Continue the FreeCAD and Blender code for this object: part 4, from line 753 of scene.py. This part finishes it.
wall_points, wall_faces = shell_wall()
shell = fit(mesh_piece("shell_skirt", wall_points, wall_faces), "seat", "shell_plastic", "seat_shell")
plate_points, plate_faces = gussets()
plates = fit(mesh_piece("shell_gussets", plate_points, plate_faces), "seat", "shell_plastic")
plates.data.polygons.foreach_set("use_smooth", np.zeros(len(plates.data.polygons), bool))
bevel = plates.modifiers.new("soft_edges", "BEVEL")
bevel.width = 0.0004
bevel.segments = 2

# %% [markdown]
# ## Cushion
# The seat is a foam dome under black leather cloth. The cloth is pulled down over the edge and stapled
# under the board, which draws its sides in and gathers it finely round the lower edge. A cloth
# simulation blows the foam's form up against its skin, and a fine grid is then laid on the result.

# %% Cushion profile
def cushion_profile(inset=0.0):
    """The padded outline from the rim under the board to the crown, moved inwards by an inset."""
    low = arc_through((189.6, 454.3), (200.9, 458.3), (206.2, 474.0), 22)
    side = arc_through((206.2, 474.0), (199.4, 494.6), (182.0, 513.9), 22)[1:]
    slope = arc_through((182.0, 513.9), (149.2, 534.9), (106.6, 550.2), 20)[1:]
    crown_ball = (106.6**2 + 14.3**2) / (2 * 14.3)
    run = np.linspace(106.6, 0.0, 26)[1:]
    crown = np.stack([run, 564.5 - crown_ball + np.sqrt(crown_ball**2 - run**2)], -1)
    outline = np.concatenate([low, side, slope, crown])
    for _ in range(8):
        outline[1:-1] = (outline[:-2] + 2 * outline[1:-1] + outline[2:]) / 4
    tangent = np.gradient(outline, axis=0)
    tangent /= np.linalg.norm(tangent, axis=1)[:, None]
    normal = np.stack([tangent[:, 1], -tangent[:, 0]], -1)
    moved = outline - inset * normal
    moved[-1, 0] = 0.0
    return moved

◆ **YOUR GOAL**
Print all of the data exactly as it was given.

◆ **SOLUTION TO THE EXERCISE**
Continue the FreeCAD and Blender code for this object: part 4, from line 753 of scene.py. This part finishes it.
wall_points, wall_faces = shell_wall()
shell = fit(mesh_piece("shell_skirt", wall_points, wall_faces), "seat", "shell_plastic", "seat_shell")
plate_points, plate_faces = gussets()
plates = fit(mesh_piece("shell_gussets", plate_points, plate_faces), "seat", "shell_plastic")
plates.data.polygons.foreach_set("use_smooth", np.zeros(len(plates.data.polygons), bool))
bevel = plates.modifiers.new("soft_edges", "BEVEL")
bevel.width = 0.0004
bevel.segments = 2

# %% [markdown]
# ## Cushion
# The seat is a foam dome under black leather cloth. The cloth is pulled down over the edge and stapled
# under the board, which draws its sides in and gathers it finely round the lower edge. A cloth
# simulation blows the foam's form up against its skin, and a fine grid is then laid on the result.

# %% Cushion profile
def cushion_profile(inset=0.0):
    """The padded outline from the rim under the board to the crown, moved inwards by an inset."""
    low = arc_through((189.6, 454.3), (200.9, 458.3), (206.2, 474.0), 22)
    side = arc_through((206.2, 474.0), (199.4, 494.6), (182.0, 513.9), 22)[1:]
    slope = arc_through((182.0, 513.9), (149.2, 534.9), (106.6, 550.2), 20)[1:]
    crown_ball = (106.6**2 + 14.3**2) / (2 * 14.3)
    run = np.linspace(106.6, 0.0, 26)[1:]
    crown = np.stack([run, 564.5 - crown_ball + np.sqrt(crown_ball**2 - run**2)], -1)
    outline = np.concatenate([low, side, slope, crown])
    for _ in range(8):
        outline[1:-1] = (outline[:-2] + 2 * outline[1:-1] + outline[2:]) / 4
    tangent = np.gradient(outline, axis=0)
    tangent /= np.linalg.norm(tangent, axis=1)[:, None]
    normal = np.stack([tangent[:, 1], -tangent[:, 0]], -1)
    moved = outline - inset * normal
    moved[-1, 0] = 0.0
    return moved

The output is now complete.